There could be a myriad of factors, including the possibility his shoulder may never allow him to be the player he was and the player we all thought he could be. It also can’t be discounted how the Mets just rushed him back.
Conforto suffered a severe shoulder injury, which was followed by an offseason of rehab. He then had an extremely truncated Spring Training and no rehab assignment. How could the Mets possibly be surprised he’s struggled under those circumstances?
What’s even worse, despite how he was mismanaged, is how he’s an eminently better option at the plate and in the field than Jay Bruce. Despite that, the Mets decision was going to demote Conforto to Triple-A when Cespedes returned from the disabled list. That was a plan that was scrapped when Cespedes re-injured himself.
No matter how you cut it, for this Mets team to be successful, Conforto has to be a cornerstone player, and you have to do everything you can do to make him that. It’s hard to believe rushing him back from injury and demoting him helps that. If it’s the case the Mets believe Joel Chimelis is a better hitting coach than Pat Roessler, one has to question why the Mets hired Roessler over Chimelis.

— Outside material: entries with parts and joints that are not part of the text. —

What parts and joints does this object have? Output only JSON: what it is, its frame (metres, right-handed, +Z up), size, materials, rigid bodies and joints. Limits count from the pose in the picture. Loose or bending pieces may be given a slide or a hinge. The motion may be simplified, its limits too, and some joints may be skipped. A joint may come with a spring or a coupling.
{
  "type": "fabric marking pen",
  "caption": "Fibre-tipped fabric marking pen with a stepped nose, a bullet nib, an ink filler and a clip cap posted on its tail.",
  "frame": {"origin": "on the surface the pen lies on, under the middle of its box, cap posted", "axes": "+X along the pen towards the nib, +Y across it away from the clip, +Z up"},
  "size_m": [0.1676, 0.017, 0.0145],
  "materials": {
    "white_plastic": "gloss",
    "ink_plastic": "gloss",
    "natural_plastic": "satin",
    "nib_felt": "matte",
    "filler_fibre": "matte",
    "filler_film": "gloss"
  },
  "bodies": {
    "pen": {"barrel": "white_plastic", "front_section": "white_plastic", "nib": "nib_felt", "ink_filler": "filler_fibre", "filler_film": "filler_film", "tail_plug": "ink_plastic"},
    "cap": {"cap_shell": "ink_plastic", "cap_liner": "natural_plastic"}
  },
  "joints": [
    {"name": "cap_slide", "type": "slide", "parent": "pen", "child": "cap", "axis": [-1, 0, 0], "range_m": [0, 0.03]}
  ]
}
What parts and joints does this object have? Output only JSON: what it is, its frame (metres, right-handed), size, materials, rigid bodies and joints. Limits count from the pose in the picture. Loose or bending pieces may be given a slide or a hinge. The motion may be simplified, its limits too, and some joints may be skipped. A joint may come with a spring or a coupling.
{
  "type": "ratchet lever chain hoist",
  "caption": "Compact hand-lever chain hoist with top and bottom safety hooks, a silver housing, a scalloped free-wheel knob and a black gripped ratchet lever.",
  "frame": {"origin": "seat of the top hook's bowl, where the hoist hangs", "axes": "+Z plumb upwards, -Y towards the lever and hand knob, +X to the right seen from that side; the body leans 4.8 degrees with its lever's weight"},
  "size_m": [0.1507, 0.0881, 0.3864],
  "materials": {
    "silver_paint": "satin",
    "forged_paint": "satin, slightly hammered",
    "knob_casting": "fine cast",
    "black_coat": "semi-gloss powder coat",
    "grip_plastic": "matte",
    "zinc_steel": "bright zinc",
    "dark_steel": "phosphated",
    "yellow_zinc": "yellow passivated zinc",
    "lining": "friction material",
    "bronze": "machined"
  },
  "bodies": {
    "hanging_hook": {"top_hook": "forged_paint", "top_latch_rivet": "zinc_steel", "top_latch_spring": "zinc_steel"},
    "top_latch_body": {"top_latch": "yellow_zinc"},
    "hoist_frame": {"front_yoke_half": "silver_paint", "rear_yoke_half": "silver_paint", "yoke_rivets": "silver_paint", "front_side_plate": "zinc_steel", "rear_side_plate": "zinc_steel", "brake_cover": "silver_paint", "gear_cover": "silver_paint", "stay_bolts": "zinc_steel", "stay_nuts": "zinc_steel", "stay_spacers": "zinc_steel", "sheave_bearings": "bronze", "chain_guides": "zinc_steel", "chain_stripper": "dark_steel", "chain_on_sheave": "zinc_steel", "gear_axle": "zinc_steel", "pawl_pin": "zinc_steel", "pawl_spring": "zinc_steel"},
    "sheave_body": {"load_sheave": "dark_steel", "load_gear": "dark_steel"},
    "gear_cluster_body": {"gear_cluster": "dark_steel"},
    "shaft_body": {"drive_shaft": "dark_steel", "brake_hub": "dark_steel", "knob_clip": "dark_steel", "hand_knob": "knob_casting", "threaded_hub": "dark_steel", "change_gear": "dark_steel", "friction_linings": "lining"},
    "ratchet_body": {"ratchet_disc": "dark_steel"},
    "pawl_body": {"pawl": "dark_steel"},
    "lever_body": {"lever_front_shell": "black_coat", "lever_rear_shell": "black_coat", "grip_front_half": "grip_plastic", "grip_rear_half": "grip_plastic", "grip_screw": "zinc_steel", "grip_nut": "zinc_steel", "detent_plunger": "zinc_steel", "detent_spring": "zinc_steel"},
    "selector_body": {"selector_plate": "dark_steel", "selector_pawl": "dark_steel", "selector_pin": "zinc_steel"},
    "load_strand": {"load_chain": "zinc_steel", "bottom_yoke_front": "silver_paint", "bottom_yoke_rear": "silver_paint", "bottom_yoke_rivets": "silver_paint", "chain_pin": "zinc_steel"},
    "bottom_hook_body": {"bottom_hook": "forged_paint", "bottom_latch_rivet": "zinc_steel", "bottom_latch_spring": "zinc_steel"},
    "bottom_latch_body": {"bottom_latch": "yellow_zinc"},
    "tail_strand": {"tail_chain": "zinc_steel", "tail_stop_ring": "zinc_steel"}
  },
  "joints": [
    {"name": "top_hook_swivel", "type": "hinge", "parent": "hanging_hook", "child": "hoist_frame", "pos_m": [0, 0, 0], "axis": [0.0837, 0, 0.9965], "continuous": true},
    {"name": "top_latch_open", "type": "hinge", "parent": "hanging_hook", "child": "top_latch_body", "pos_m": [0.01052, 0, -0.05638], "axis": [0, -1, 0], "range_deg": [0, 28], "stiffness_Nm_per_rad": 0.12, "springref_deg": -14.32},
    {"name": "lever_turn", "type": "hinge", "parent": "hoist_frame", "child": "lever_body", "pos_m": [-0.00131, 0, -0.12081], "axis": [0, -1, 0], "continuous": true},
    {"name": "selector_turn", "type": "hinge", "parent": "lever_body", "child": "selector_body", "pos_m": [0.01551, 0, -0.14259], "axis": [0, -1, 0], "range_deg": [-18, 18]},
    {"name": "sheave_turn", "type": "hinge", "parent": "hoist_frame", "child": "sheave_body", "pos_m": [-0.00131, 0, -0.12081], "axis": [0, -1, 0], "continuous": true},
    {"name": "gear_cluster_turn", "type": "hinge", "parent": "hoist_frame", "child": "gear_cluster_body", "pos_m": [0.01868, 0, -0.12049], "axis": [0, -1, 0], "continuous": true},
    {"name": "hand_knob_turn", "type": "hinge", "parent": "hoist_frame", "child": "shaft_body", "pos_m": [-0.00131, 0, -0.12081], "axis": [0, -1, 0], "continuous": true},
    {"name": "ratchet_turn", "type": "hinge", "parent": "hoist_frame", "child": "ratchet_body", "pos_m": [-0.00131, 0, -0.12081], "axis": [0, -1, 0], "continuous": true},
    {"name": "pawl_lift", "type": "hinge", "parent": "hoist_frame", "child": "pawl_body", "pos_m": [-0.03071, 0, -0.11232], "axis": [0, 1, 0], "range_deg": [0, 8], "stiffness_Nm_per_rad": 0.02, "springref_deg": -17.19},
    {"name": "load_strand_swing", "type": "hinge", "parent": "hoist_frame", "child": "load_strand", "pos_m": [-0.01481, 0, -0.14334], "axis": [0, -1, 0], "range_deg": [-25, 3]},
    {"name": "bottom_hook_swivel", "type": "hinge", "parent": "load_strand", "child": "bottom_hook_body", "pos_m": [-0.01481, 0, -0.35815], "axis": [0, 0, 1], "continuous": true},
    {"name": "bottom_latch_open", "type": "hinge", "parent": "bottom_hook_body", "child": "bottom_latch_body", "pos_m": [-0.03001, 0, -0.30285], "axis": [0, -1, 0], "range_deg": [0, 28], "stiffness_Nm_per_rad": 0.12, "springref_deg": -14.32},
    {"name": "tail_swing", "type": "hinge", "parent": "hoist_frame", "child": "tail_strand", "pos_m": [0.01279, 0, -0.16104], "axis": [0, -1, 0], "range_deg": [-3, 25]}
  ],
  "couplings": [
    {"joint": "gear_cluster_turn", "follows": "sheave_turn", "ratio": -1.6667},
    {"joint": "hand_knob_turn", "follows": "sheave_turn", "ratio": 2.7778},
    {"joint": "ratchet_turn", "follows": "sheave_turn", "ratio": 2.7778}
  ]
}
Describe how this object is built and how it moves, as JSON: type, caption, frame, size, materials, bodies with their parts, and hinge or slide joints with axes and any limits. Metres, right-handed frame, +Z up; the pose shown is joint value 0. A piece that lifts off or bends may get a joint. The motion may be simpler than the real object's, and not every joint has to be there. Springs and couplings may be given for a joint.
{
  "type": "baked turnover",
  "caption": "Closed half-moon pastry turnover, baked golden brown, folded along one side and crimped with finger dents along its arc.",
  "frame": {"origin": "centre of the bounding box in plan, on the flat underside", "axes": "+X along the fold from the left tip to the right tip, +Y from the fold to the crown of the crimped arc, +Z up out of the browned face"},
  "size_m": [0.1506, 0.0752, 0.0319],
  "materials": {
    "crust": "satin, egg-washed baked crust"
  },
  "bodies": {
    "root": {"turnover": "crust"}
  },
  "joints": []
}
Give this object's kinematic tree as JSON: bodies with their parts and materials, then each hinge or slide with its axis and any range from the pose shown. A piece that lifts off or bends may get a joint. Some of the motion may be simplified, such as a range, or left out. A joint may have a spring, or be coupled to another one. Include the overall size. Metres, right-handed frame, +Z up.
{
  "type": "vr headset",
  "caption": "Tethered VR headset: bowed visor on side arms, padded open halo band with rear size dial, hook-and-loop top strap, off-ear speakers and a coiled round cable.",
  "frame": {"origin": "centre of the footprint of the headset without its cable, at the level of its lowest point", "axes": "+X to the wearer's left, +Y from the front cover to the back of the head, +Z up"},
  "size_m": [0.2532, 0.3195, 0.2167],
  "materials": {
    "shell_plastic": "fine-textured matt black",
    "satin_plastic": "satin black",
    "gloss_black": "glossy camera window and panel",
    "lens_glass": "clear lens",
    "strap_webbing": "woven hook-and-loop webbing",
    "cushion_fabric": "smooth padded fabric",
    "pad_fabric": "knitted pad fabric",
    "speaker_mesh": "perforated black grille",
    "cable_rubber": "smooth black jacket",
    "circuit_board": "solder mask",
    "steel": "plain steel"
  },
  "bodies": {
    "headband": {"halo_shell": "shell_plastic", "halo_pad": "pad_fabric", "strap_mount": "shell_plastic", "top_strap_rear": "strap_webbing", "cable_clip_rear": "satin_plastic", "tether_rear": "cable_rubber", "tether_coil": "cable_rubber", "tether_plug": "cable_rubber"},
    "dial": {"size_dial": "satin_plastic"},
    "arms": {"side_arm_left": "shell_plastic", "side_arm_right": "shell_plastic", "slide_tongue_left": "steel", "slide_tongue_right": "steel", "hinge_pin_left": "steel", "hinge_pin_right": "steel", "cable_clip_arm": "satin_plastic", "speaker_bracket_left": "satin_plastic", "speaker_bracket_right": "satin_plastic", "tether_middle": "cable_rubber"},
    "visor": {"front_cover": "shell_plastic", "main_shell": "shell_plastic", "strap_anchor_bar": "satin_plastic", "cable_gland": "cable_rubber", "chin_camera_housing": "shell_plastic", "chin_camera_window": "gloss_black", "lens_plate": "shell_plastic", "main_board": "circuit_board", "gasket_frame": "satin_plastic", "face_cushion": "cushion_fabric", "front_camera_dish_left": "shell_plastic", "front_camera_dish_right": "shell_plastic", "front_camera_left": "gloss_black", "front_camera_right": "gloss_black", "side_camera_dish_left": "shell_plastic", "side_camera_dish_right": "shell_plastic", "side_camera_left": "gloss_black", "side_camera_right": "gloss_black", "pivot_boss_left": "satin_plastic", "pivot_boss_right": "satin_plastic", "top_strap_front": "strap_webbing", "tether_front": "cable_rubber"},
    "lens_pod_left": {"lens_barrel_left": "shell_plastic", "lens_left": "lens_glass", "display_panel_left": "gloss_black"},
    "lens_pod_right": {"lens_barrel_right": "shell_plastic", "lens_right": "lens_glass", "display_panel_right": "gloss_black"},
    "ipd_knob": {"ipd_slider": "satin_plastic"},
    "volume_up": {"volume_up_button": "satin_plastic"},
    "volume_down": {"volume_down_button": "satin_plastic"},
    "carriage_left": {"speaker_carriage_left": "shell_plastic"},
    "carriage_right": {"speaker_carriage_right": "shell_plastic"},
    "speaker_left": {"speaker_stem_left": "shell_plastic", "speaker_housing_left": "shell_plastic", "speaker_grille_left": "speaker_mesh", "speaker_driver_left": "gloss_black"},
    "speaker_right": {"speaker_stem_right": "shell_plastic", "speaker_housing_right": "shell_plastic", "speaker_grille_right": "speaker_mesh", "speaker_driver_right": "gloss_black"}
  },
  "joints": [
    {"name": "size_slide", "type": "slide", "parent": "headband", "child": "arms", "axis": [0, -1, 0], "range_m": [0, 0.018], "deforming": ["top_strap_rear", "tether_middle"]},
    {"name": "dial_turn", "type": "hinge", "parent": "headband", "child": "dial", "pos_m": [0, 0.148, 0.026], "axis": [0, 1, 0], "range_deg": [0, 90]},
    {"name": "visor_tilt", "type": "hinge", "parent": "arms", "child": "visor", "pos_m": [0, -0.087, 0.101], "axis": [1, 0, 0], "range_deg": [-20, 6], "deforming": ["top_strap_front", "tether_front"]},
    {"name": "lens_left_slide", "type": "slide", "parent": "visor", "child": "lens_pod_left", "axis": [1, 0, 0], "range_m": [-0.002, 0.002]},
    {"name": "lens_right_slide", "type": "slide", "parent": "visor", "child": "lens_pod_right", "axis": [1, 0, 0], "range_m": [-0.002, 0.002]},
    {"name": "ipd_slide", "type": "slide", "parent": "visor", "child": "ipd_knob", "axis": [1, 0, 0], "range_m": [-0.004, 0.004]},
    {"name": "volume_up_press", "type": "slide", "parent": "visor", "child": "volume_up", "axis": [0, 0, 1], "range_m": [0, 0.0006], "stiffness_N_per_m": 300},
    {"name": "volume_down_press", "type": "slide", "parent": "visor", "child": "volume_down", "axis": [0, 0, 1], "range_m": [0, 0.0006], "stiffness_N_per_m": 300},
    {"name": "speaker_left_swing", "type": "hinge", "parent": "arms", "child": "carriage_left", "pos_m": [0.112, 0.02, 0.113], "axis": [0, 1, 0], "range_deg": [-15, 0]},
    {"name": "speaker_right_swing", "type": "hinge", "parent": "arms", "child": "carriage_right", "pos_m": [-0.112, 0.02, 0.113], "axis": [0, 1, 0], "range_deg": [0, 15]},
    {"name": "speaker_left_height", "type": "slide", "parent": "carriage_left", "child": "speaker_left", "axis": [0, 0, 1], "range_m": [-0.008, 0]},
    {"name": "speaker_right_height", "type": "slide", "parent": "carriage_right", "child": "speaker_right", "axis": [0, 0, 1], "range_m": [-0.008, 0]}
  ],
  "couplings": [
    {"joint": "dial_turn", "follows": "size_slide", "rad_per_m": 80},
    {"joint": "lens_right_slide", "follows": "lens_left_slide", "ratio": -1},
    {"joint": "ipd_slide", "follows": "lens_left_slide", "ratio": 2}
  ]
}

Overall, the Mets handling of Conforto this year shows you all that is wrong with this entire organization. They mishandle injuries and rehab, and when times are tough, they create scapegoats.
At the end of this 3 Up, 3 Down, I wanted to include a personal note regarding a colleague and friend Michael Mayer.
As some of you may be aware in conjunction with my writing for MMO, I serve as an editor for MMN. During that time, I’ve had the privilege to work alongside Michael Mayer, who, for my money, is the best there is covering Mets minor league news.
At times, that includes breaking news. I’ve seen the careful work he puts in before breaking any news, and he only runs it when he’s 100% positive. This week he got two huge scoops in reporting the Justin Dunn and David Peterson promotions. Unfortunately, Michael did not get the credit from other media sources for breaking the news.
At MMO, we’ve always been careful and respectful when it comes to giving credit to people for their stories. Personally, I wish people would do the same for Michael.